Case ID: ill-app_205/html/0144-01.html
Source: Caselaw Access Project
Author: {"author": "Mr. Presiding Justice Niehaus", "license": "Public Domain", "url": "https://static.case.law/"}
Date Created: 2024-08-24T03:29:51.129683

Anton Krayouska, Appellee, v. Spring Valley Coal Company, Appellant.
    Gen. No. 6,351.
    (Not to be reported in full.)
    Abstract of the Decision.
    1. Mines and minerals, § 186
      
      —when giving of instruction based on nonexistent statute as to duty of owner as to allowing employee to enter mine is reversible error. In an action for personal injuries sustained by a miner who was struck by an empty car which from some cause ran down an incline without apparently being in charge of any servant of the defendant, where one of the counts charged violation of a statute making it the duty of defendant not to allow any employee to enter the mine in question or to work therein unless he did so under the direction of the mine manager, and such statute was no longer a part of the mining law, but an instruction had been given that plaintiff had a right to recover under the allegations of this count, held that inasmuch as it clearly appeared in the evidence that the defendant did allow plaintifi to enter the mine and work therein without being under the direction of the mine manager, the jury could properly infer from such instruction that the defendant had in such respect violated a duty required of it by law and that plaintiff had a right to recover on that ground, and as the verdict may have been based in whole or in part on such erroneous idea of the defendant’s statutory duty, the giving of the instruction constituted reversible error.
    
      Appeal from the City Court of Spring Valley; the Hon. W. H. Hawthorne, Judge, presiding. Heard in this court at the October term, 1916.
    Reversed and remanded.
    Opinion filed April 19, 1917.
    Statement of the Case.
    Action by Anton Krayouska, plaintiff, against the Spring Valley Coal Company, defendant, to recover damages for personal injuries received while working as a miner in defendant’s coal mine. From a judgment for plaintiff for eight hundred dollars, defendant appeals.
    McDougall, Chapman & Bayne, for appellant; Mastin & Sherlock, of counsel.
    G. F. Wagner, for appellee.
    
      
      See Illinois Notes Digest, Vols.
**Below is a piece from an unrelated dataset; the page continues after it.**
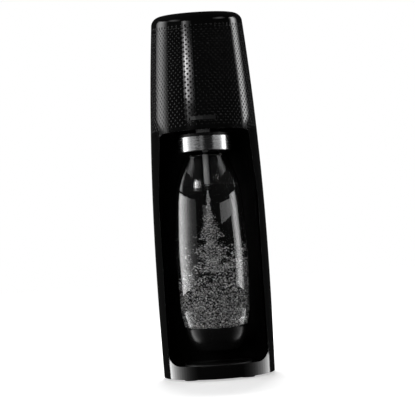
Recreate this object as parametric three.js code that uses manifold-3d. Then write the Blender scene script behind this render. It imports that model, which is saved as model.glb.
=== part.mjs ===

XI to XV, and Cumulative Quarterly, same topic and section number.
    
    
      
      See Illinois Notes Digest, Vols. XI to XV, anti Cumulative Quarterly, same topic and section number.
    
   Mr. Presiding Justice Niehaus

delivered the opinion of the court.

2. Mines and minerals, § 156*—when admission of evidence as to custom of miners in operation of cars is erroneous. In an action by a coal miner for injuries sustained by being struck by an empty car running down an incline in the coal mine, held that the admission of evidence concerning the habit of one of the miners to permit cars to run down the incline by force of gravity was erroneous.